▶ [Short task]:
Going from the top of the data below, give again each line through the one containing "barrel_chamfer = 0.5; // [0.1:0.05:0.6]", both ends kept.

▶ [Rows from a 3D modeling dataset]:
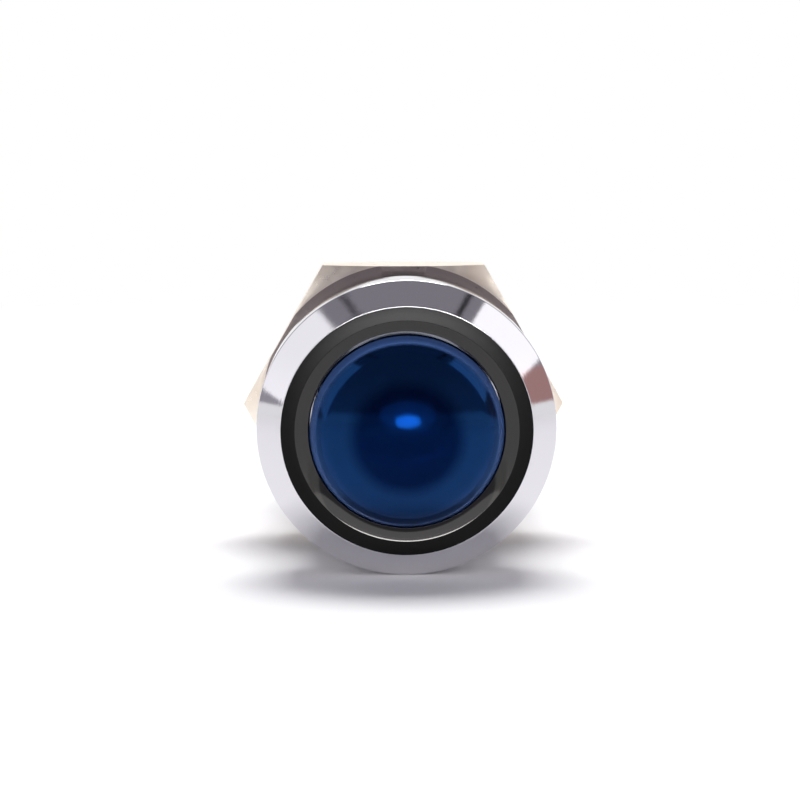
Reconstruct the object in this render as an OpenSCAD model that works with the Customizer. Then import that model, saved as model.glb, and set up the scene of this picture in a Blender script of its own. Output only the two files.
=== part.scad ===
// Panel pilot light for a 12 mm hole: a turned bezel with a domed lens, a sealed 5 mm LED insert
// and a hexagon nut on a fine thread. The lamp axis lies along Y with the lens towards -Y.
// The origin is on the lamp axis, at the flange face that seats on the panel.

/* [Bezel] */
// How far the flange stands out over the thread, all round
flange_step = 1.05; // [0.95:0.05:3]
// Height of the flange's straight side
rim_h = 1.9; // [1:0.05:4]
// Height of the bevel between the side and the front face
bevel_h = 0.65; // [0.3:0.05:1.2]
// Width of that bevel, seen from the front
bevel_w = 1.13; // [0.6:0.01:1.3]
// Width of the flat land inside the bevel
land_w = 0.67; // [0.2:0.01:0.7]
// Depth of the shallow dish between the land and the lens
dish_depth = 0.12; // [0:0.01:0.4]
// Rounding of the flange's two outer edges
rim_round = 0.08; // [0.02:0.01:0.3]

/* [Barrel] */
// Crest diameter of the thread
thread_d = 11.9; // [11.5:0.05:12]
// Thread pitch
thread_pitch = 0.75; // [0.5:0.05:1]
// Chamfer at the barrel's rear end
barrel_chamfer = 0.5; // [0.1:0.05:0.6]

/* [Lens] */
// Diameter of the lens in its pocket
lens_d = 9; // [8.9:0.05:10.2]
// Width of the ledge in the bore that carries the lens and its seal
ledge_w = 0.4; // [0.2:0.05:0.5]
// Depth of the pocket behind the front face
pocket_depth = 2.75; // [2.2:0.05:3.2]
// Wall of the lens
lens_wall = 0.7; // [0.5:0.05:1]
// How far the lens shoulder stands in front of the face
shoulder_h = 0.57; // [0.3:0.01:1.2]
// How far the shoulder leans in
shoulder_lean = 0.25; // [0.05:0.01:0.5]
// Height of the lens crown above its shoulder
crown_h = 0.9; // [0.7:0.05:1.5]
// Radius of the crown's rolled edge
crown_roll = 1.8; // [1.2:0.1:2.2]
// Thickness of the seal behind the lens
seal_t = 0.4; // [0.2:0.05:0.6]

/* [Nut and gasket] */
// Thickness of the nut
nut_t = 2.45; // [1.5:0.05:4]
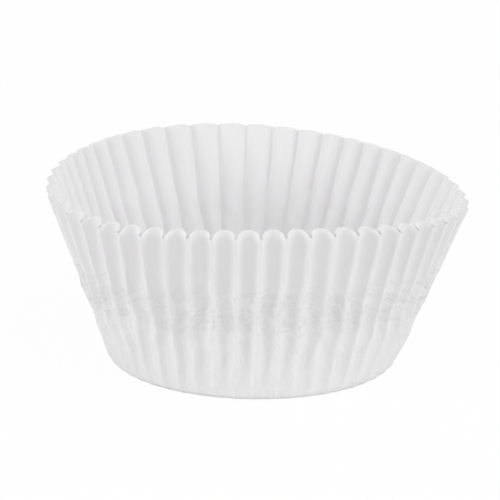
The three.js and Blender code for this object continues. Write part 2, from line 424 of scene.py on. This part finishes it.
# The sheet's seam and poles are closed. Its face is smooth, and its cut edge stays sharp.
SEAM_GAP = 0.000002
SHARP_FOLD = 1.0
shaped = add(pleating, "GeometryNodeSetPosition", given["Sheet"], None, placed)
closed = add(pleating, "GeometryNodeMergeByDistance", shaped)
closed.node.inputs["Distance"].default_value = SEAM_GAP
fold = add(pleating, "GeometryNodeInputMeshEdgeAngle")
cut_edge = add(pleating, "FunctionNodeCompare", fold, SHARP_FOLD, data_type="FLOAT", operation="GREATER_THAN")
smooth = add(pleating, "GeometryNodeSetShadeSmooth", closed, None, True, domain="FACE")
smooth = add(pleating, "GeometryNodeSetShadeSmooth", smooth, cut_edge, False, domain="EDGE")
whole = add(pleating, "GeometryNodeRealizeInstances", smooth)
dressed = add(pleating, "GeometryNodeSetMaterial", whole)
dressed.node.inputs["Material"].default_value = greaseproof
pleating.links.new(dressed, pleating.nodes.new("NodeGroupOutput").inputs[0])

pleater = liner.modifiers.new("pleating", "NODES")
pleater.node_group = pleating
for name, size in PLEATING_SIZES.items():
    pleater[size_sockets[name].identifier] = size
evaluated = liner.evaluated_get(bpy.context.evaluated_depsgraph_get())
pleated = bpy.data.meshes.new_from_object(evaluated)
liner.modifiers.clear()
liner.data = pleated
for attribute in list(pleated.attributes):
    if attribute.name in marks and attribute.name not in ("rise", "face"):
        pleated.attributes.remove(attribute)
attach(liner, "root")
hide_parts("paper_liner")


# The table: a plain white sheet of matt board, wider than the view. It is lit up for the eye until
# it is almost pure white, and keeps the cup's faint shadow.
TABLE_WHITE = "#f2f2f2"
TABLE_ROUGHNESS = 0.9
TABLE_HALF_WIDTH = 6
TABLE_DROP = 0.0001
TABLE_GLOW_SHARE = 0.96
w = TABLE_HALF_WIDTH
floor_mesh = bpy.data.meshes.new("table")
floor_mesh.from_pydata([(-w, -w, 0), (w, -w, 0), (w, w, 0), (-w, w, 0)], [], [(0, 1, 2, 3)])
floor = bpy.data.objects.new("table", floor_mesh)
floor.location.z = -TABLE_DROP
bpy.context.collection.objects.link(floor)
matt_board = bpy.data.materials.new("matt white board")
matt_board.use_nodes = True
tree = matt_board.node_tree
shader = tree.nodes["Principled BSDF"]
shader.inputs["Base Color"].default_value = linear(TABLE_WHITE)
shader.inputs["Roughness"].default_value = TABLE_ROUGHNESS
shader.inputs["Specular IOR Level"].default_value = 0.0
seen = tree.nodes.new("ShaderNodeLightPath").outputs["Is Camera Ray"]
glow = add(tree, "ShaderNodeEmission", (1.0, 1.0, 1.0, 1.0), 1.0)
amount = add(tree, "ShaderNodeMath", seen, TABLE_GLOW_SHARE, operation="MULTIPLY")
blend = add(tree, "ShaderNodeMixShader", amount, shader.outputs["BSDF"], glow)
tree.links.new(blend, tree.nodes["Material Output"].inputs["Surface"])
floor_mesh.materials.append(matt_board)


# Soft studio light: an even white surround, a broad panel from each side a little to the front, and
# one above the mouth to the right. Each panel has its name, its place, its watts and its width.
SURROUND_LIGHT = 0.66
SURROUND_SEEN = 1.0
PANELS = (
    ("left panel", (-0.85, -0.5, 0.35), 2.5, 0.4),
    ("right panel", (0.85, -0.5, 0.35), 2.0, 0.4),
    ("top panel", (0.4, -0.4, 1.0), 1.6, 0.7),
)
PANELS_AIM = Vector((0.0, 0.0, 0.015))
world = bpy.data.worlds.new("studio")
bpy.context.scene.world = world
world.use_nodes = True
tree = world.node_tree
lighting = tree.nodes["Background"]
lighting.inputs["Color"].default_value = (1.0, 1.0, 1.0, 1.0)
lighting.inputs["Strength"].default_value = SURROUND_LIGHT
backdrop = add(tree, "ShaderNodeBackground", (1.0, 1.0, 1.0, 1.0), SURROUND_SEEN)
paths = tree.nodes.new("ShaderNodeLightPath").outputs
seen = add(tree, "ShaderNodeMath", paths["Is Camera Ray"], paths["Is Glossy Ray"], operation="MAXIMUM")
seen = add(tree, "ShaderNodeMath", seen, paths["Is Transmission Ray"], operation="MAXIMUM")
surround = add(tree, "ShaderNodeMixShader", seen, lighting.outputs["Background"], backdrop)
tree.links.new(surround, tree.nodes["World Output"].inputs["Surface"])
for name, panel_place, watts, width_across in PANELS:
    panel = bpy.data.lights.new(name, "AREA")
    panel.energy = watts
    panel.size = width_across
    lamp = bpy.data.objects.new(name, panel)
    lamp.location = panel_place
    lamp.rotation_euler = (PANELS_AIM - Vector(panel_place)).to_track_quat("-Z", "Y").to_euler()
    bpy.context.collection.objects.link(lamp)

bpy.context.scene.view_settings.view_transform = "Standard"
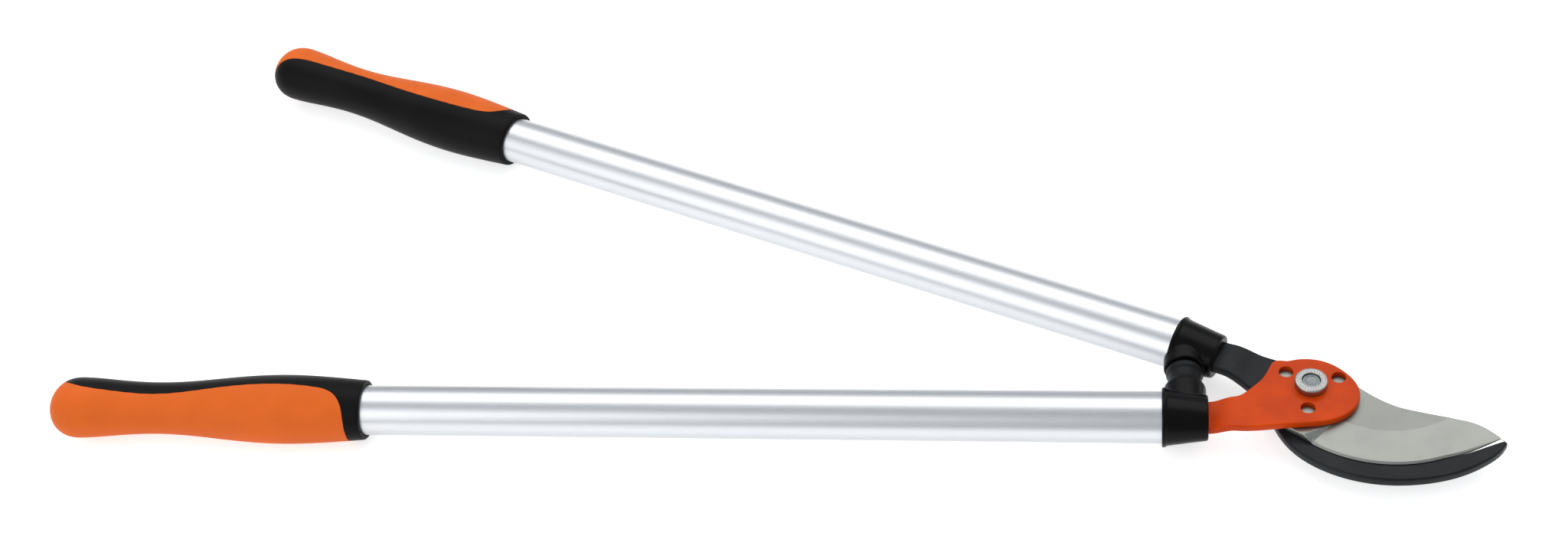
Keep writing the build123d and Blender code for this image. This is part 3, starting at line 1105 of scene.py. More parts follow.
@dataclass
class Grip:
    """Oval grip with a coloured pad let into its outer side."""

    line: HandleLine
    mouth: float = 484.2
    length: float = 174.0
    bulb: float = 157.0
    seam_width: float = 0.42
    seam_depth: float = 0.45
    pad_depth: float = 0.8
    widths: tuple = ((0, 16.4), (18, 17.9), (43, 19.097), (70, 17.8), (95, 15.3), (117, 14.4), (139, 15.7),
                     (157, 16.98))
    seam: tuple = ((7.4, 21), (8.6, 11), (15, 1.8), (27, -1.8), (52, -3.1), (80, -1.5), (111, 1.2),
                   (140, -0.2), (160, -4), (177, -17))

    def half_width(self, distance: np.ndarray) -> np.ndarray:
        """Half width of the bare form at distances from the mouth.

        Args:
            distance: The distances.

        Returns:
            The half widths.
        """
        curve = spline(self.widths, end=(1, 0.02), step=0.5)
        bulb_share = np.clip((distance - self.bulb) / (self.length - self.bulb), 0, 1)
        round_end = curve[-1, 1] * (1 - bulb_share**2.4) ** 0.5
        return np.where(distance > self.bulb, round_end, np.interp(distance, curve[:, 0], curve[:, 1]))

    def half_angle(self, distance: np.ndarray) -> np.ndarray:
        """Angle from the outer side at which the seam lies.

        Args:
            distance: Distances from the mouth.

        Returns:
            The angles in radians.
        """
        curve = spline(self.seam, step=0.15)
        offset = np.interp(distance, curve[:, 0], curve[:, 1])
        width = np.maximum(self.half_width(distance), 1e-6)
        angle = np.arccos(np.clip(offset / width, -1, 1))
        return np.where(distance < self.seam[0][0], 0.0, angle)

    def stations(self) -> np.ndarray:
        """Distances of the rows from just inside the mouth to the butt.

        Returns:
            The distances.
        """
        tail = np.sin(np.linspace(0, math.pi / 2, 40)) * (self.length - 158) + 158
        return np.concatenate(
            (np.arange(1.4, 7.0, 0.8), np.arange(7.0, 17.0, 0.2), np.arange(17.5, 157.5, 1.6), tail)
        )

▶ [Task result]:
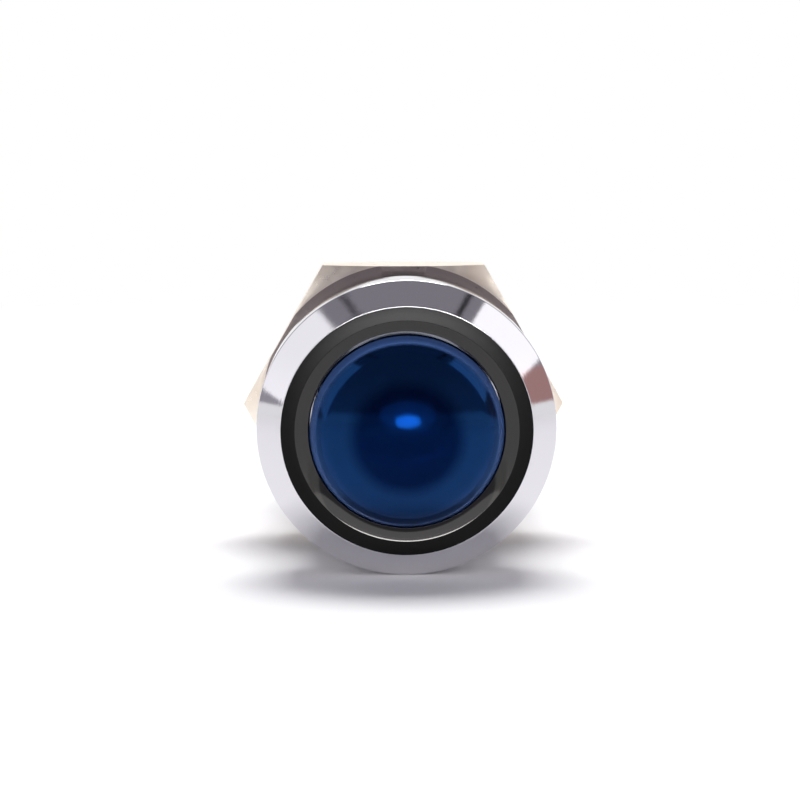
Reconstruct the object in this render as an OpenSCAD model that works with the Customizer. Then import that model, saved as model.glb, and set up the scene of this picture in a Blender script of its own. Output only the two files.
=== part.scad ===
// Panel pilot light for a 12 mm hole: a turned bezel with a domed lens, a sealed 5 mm LED insert
// and a hexagon nut on a fine thread. The lamp axis lies along Y with the lens towards -Y.
// The origin is on the lamp axis, at the flange face that seats on the panel.

/* [Bezel] */
// How far the flange stands out over the thread, all round
flange_step = 1.05; // [0.95:0.05:3]
// Height of the flange's straight side
rim_h = 1.9; // [1:0.05:4]
// Height of the bevel between the side and the front face
bevel_h = 0.65; // [0.3:0.05:1.2]
// Width of that bevel, seen from the front
bevel_w = 1.13; // [0.6:0.01:1.3]
// Width of the flat land inside the bevel
land_w = 0.67; // [0.2:0.01:0.7]
// Depth of the shallow dish between the land and the lens
dish_depth = 0.12; // [0:0.01:0.4]
// Rounding of the flange's two outer edges
rim_round = 0.08; // [0.02:0.01:0.3]

/* [Barrel] */
// Crest diameter of the thread
thread_d = 11.9; // [11.5:0.05:12]
// Thread pitch
thread_pitch = 0.75; // [0.5:0.05:1]
// Chamfer at the barrel's rear end
barrel_chamfer = 0.5; // [0.1:0.05:0.6]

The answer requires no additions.